Jul 11, 2006 23:34
But that's neither here nor there. My cousin is getting married. And already the weirdness starts. Last time the weirdness didn't start until the bride and groom were on the four hundredth consecutive traditional dance with the parents and in-law parents (the number of remarried divorcees on the floor and their attached step-parents was impressive, you could have done combinatorics problems based on those combinations alone). And then they danced to Martina McBride's Concrete Angel:
A statue stands in a shaded place
An Angel girl with an upturned face
A name is written on a polished rock
A broken heart that the world forgot
A song of a child who is abused so viciously her parents accidentally kill her. There's a fantastic wedding slow song.
But I digress a little. The thing is, we got the invitation in the mail the other day and the mother of the groom sent these little tiny typewritten slips of paper with directions on how to get to the town where the wedding is being held, how to get from the motels to the ceremony and from the ceremony to the wedding. I don't know about you, but this was the first time anyone has ever given me directions including the sentence, "Next you drop down a hill."
There's the curious statement that, when going to the reception you should, "Leave [the] wedding." That is the first direction on the slip, "Directions from wedding to reception." I can only assume she knows someone who once had difficulty figuring out that, on going from one event or part of an event to the next, you must first leave that event or you will not reach the second. I must assume there are many people who have this difficulty as my mother would often tell me something similar years ago when sending me out with the trash. "Go get the garbage. Go to the door. Open the door. Go outside. Go down the driveway to the garage. Open the garage door. Put the garbage in the garbage can. Close the garage door. Come back inside." I often wondered if my mother expected me to repeatedly bump into the door in an attempt to go through the doorway a la cartoon character.
Anyhow, then there's the cryptic direction, "Green 911 sign is 2345." I do not know what this means. I only know that it is the last direction on how to get to, "The house of the groom's grandparents." Which is where the wedding will be held.
Finally, the wedding registry makes me a little twitchy. Sears Canada and the Bay? Fine. They're pretty much the same department store. I mean, some of the brands carried are different, but fine. Canadian Tire? Well, for those Americans who may wind up reading this, I don't know the equivalent, but it's basically a combination hardware store, garden centre and sports store. I suppose, if the things they want are there then that's fine. But Wal-Mart? I'm sorry, maybe it's just me, but I find having your wedding registry at WalMart a tad too redneck for me. But then again, I recently discovered that large portions of my mother's side of the family seem to be a headlong collision of redneck and Newfoundlander. Every time I spend time with her half of the family I understand better and better her decision to flee to anywhere but Espanola. Which, despite its name, is a haven of United Church, Scottish ancestry hicks.
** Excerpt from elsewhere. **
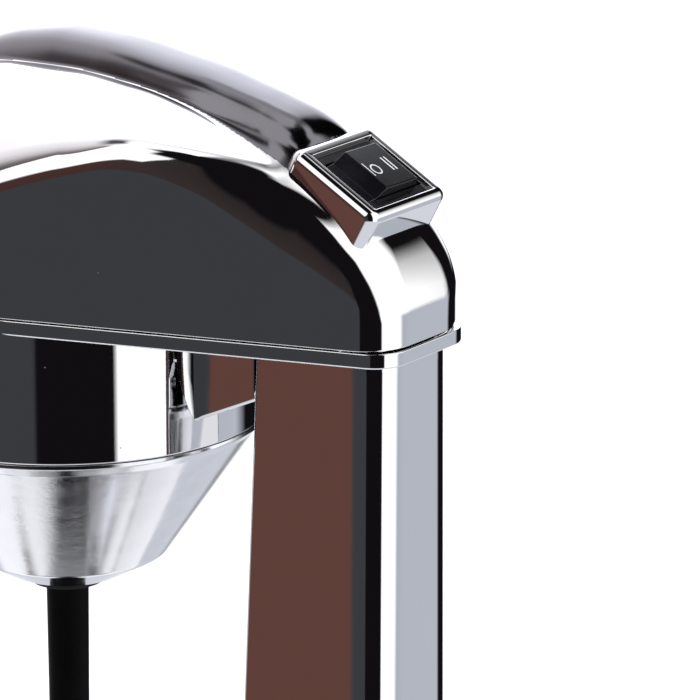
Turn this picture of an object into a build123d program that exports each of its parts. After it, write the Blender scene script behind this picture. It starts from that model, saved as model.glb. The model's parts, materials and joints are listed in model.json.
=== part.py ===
from build123d import *
import os
from math import sin, cos, tan, radians, sqrt

os.makedirs("parts", exist_ok=True)

# ---------------------------------------------------------------------------
# Driving dimensions, millimetres. +Z up, front -Y, origin on the table under
# the middle of the footprint. Plan positions are given from the spindle axis.
# ---------------------------------------------------------------------------
spindle_y = -21.0          # spindle axis, from the middle of the footprint
seam_z = 302.0             # parting plane between head cover and lower housing
nose_r = 57.4              # plan radius of the head's nose and of the barrel
taper = 18.5               # each side of the head narrows towards the rear, degrees
head_rear = 125.6          # rear of the head, from the spindle axis
rear_corner_r = 10.0
wall = 2.2
skirt_h = 4.2              # lower lip of the head below the seam
barrel_drop = 40.65        # barrel below the seam
cone_knee = (28.5, -82.6)
cone_end = (16.0, -89.3)
col_front_top, col_front_low = 80.6, 68.8
col_rear = 122.4
col_half_top, col_half_low = 18.0, 19.9
hinge_yz = (101.0, -8.0)    # tilt pivot, from the spindle axis and the seam
knuckle_r = 21.2
switch_slope = 28.4        # switch face falls towards the rear, degrees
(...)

So anyhow, maybe this time I won't get tackled by another cousin telling me about how Catholics are evil or spend the whole evening wondering whether there was anyone around who I could talk to about something interesting. Like Star Trek or archaeology. Or who doesn't think that the last dance of the evening at a wedding should be something loud and stupid by Gwen Stefani. Of course, I don't like Gwen, so I'm biased.
Anyhow, I'm just interested in what foolishness may come of this.